Tradition holds that the writer of this particular psalm was King David. David, the innocent little shepherd boy who defeated Goliath with a sling. He went on to become the greatest King in Israelite history, celebrated and revered through the ages. The prophets said the Messiah would come from the line of David. Indeed, David was a bright and shining King, but he also had his weaknesses, didn’t he? Do you remember the story of David and Bathsheba? David lusted after this beautiful woman, so he sent her husband into the front lines of the fighting so that he might be killed and David could have Bathsheba to himself. That’s pretty bad. In fact, it’s terrible on many levels. David knows that there is nowhere he can go that God will not know where he is and what he is doing. God knows every detail of David’s life, good and bad, and still David celebrates God’s handiwork, the depth of God’s knowledge, and the inescapable reach of God’s grace. Are any of us able to do that?

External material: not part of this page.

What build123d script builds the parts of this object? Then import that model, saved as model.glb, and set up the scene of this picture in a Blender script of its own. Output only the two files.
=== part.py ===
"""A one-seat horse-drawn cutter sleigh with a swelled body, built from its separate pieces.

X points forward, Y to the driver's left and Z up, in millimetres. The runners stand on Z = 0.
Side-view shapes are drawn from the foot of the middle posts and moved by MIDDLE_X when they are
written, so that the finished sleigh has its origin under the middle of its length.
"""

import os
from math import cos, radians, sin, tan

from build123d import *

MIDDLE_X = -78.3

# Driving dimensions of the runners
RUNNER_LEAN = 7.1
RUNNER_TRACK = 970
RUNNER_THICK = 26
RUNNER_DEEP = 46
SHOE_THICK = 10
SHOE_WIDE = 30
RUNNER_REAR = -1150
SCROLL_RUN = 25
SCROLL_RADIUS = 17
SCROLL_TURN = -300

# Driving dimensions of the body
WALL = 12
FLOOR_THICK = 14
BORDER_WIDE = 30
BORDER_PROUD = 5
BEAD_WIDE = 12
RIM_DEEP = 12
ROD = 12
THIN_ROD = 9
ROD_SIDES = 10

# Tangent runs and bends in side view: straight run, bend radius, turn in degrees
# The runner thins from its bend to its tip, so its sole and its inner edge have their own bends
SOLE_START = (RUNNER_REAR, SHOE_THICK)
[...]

How many of us have noticed how many parents begin to squirm nervously when it’s time for the Children’s Moment? The worship leader calls for the children to come forward, and all around the sanctuary, parents and grandparents bow their heads and slump in their seats. We know why this happens, right? Because we know that eventually, one week, our child will be the one to blurt out that terribly embarrassing, deep, dark, family secret. And when everyone turns to look at the other members of that child’s household, we don’t want to be seen. Does that sound about right?
Children are wonderful. And among a whole host of amazing traits, one of the most wonderful things about children is their unabashed honesty. We all know it’s true, and those of us who live with children, live our lives accordingly. If there’s something that’s not appropriate for a child to be watching on TV, we don’t turn it on when the child is in the room. We try to restrain from expressing extreme anger or frustration in front of the child because we don’t want to set a bad example for them. We don’t talk about certain things when the kids are around. And, of course, we’re always careful about what we do and how close those little ears are because we never know when the latest family mishap will be generously shared with all our closest friends and most distant acquaintances too!

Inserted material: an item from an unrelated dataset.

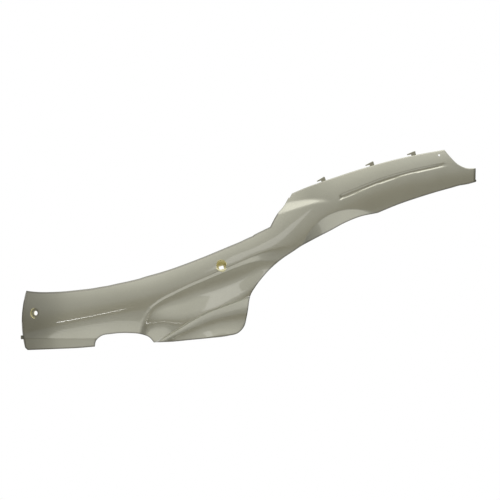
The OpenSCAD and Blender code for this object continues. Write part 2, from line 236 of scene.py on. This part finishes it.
class Section:
    """One section across the panel: its ends, and where the creases cross it."""

    def __init__(self, u):
        self.u = u
        self.top = edge(TOP, TOP_CORNER, u)
        self.bottom = edge(BOTTOM, BOTTOM_CORNER, u)
        self.run = self.bottom - self.top
        self.length = self.run.length
        self.bow = FRONT_BOW * (1 - rise(0, 1.6, u))

    def place(self, v):
        p = self.top + self.run * v
        return p.x + self.bow * v * (1 - v), p.y

    def back(self, v):
        return face_back(*self.place(v))

    def gain(self, v):
        """Extra depth that keeps the wall's thickness where the face slopes."""
        x, z = self.place(v)
        across = (face_back(x + 3, z) - face_back(x - 3, z)) / 6
        upright = (face_back(x, z + 3) - face_back(x, z - 3)) / 6
        return min(1.6, math.sqrt(1 + across * across + upright * upright))

    def crossing(self, line, v):
        """Where a line crosses this section, found from a first guess v."""
        skew = self.run.x / self.run.y
        for _ in range(5):
            x, z = self.place(v)
            v += (z - along(line, x)) / (self.length * (1 - slant(line, x) * skew))
        return v

    def tracks(self):
        """Where the upper and the lower track, which follow the creases, cross this section."""
        u = self.u
        if u < 10.4:
            upper = 0.44
        elif u < 27:
            upper = self.crossing(MAIN_CREASE, 0.4)
        elif u < 31:
            first = Section(27).crossing(MAIN_CREASE, 0.4)
            upper = table([(27, first), (31, Section(31).crossing(GROOVE_TOP, 0.4))], u)
        else:
            upper = (self if u < 36 else Section(36)).crossing(GROOVE_TOP, 0.4)
        if u < 4:
            lower = self.crossing(FOLD, 0.8)
        elif u < 11:
            lower = table([(4, Section(4).crossing(FOLD, 0.8)), (8, 0.92), (11, 0.93)], u)
        elif u < 21:
            lower = min(0.93, max(0.6, self.crossing(LOWER_CREASE, 0.7)))
        elif u < 29:
            lower = table([(21, 0.93), (24, 0.85), (28, 0.82), (29, 0.78)], u)
        elif u < 33:
            lower = min(0.93, max(0.6, self.crossing(SCOOP_TOP, 0.7)))
        else:
            lower = table([(33, 0.93), (36, 0.8), (40, 0.78)], u)
        return min(upper, lower - 0.15), lower


# The painted face


def curl(x, z):
    """The face curls back above and below its spine, and stands up under the front's fold."""
    t = below(SPINE, x, z)
    fold = max(0, along(FOLD, x) - z) if x < -180 else 0
    return (
        TOP_CURL_DEPTH * along(TOP_CURL, x) * (min(0, t) / CURL_REACH) ** 2
        + LOW_CURL_DEPTH * along(LOW_CURL, x) * (max(0, max(0, t) - fold) / CURL_REACH) ** 2
        - FOLD_SLOPE * fold * (1 - rise(-226, -190, x))
    )


def inside(x, z):
    """Distance inside the lobe's outline, from the main crease round into the front flank."""
    a = below(MAIN_CREASE, x, z)
    b = 0.94 * (x + 154 - 0.35 * (z + 123))
    h = max(0, OUTLINE_BLEND - abs(a - b)) / OUTLINE_BLEND
    return min(a, b) - OUTLINE_BLEND * h**3 / 6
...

Often it’s quite intimidating to be known publicly the same way we are known by our families. There are things that we are ashamed of, or embarrassed by, and we just don’t want those tiny tidbits of our lives to become public knowledge. It’s not good if people know too much about us. It makes us vulnerable.
And yet, we are known in that way by God. “O Lord,” the psalmist says, “you have searched me and known me.” You know when I sit down and when I stand up. You know when I go out and come in. You know my thoughts, and before I can speak a word, you know what I will say. And there is no way we can escape that knowledge, nowhere we can go where we can hide anything from our Creator. It’s a little scary, isn’t it? To think that God knows…well… basically everything about us! It’s really easy to think about that and get scared. It’s easy to imagine God watching our every move and just shaking his head the way our parents shook their heads when we deliberately disobeyed them as children. But being fully known by God is not really a bad thing! Even David, with the bad actions he took realized that being known by God isn’t so horrible. In fact, it’s wonderful!
So often we perceive that God wants us to be more like someone else. That’s one of the reasons it’s so uncomfortable to be fully known by God, because we feel like we don’t measure up, especially compared to that other guy over there. But God created us just the way he wanted us to be. Granted, we mar that sometimes. We mess up. We pretend like God does not have a claim on our lives. We try to run from God, hoping that we can continue to live our lives the way we want to live them rather than the way we our called to live. But where can we go from God’s Spirit? How can we flee from God’s presence? “If I go up to the heavens, you are there;” the psalms says, “if I make my bed in the depths, you are there. If I rise on the wings of the dawn, if I settle on the far side of the sea, even there your hand will guide me, your right hand will hold me fast.”
But that doesn’t mean we have to be afraid of God because listen to what David says as the psalm continues. “If I say, ‘Surely the darkness will hide me and the light become night around me,’ even the darkness will not be dark to you; the night will shine like the day, for darkness is as light to you.” We can mess up pretty bad. David knew that. We know that. And God knows that. But even the worst can be turned to good in God’s grace. If we are willing to humble ourselves before God; if we are willing to see that God created us to be better, then we are never beyond God’s forgiveness. And even if it takes us a while to figure out we’ve messed up, God in his infinite grace will never stop pursuing us, calling us back into his loving presence.
“Even the darkness will not be dark to you.” God knew David, and David knew God’s grace, the depth of God’s forgiveness. Even David’s worst was not beyond God’s redemption. And neither is ours. We don’t have to be afraid to be known by God. That is the most amazing thing about God, something which this psalmist picked up on and celebrated. God loves us anyway. Despite all those embarrassing things we do. Despite all the terrible thoughts that run through our minds. And despite all the ways that we defy God and God’s will for our lives. In his grace, God never stops loving us, God never stops pursuing us. God created us, and through his mercy and forgiveness, God will continually re-create us, always forming us more and more into his image. No matter how bad we mess up, there is nothing we can do that will remove us completely from the cover of God’s grace. God will follow us to the depths of the ocean and to the heights of the morning sky to keep us in his loving arms. God knows everything about us and loves us anyway. What an amazing truth! No wonder the psalmist says, “I praise you!” And let us also lift our praises to God today and everyday!